Before we look at how to world build on the page, let’s look at what you DON’T want to do: Infodump. An infodump in fiction is when a writer gives a reader way more information about something (world, backstory, setting, etc.) then they need in a specific moment on the page. Infodumps are problematic because they jar the reader out of the story and risk confusion. Readers will wonder why the information being dumped on them is important and struggle to figure out which pieces of information to retain (which usually leads to forgetting most of it!).

Why do we infodump? → Because we love our worlds and fear confusion!

There are two main reasons why writers infodump. Part of it is love for the story (with a little bit of ego mixed in!). We do so much work building out our worlds, and we want to share it all with the reader. But just because we developed something cool doesn’t mean the reader wants to know it! The reader cares about the details that are important to the character, anything else just won’t be as cool to them as it is to you. The second reason is totally selfless. We’re afraid that the reader might not understand what’s going on without all the context, so we go overboard describing unnecessary details.

How do we fix infodumps? → By making all information scene-present.

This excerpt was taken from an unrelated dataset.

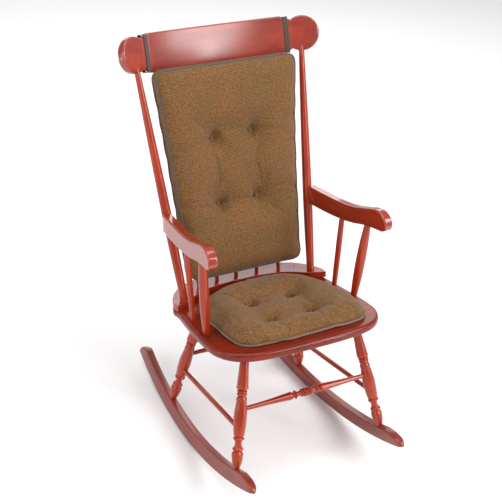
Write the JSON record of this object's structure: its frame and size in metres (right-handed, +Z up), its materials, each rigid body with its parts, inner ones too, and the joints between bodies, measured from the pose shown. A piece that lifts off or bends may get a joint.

When readers are consuming a story, they slip into the brain and skin of the main character. Our brains actually fire as if we’re them. Your job as a writer is to keep your readers in your character’s skin for as long as possible. Only show details that are important to the character, things they would naturally pay conscious attention to. Avoid anything that risks jarring the reader out of the character’s immediate, scene-present experience. The moment you give information that the character already knows, or wouldn’t naturally think about in the moment, then you break the synchronicity between character and reader and cross the line to an infodump.

Let’s look at an example:

INFODUMP VERSION

Mira huffed in frustration, flipping through her drawer of uniforms. Where was her badge? The Academy for a New Regime required that every student wear a rank badge in the left corner of their thick, grey uniforms at all times. The ranks included first years, soldiers, acolytes, mentors, and graduates. Anyone who didn’t have a badge would be punished with a four hour Isolation. Other, harsher punishments were reserved for bigger steps out of line, like missing training or speaking ill of the Academy. If Mira didn’t find her badge, she wouldn’t get to see her parents during the parent visit that happens every year.

SCENE-PRESENT VERSION

Mira huffed in frustration, flipping through her drawer of uniforms. Where was her badge? If she showed up for combat training without it, her Commander would not be happy. She couldn’t afford that. Not today. If she got Isolation she wouldn’t get to see her family during visiting hours today, and it’d be another year until she got the chance. Uniforms piled up at her feet, all crumpled and bare of her badge. Her pulse quickened. She couldn’t go two years without seeing her brother

See the difference? In the first example, we’re given a lot of details about the world that are ‘cool’ but we’re not really sure why they’re important in the moment. Why do we care if Mira gets punished? Why do we care what the ranks are? Or other harsher punishments? In the second version, however, we’re given just the information we need as Mira is thinking about it, and we’re shown what the details mean to her so we know why the information is important.

Okay, so now we know what we don’t want to do. So let’s dive into the two key steps of writing world building on the page in a scene-present way: determining which details to include and how to weave them in.

Step 1: Choosing which details are important

The first step in world building on the page is to figure out what you need to world build in any given moment in the story. You want to reveal as little as possible, so the reader can retain details in a small trickle that they can digest, rather than an overwhelming deluge. But figuring out what is and isn’t important can be so frustrating!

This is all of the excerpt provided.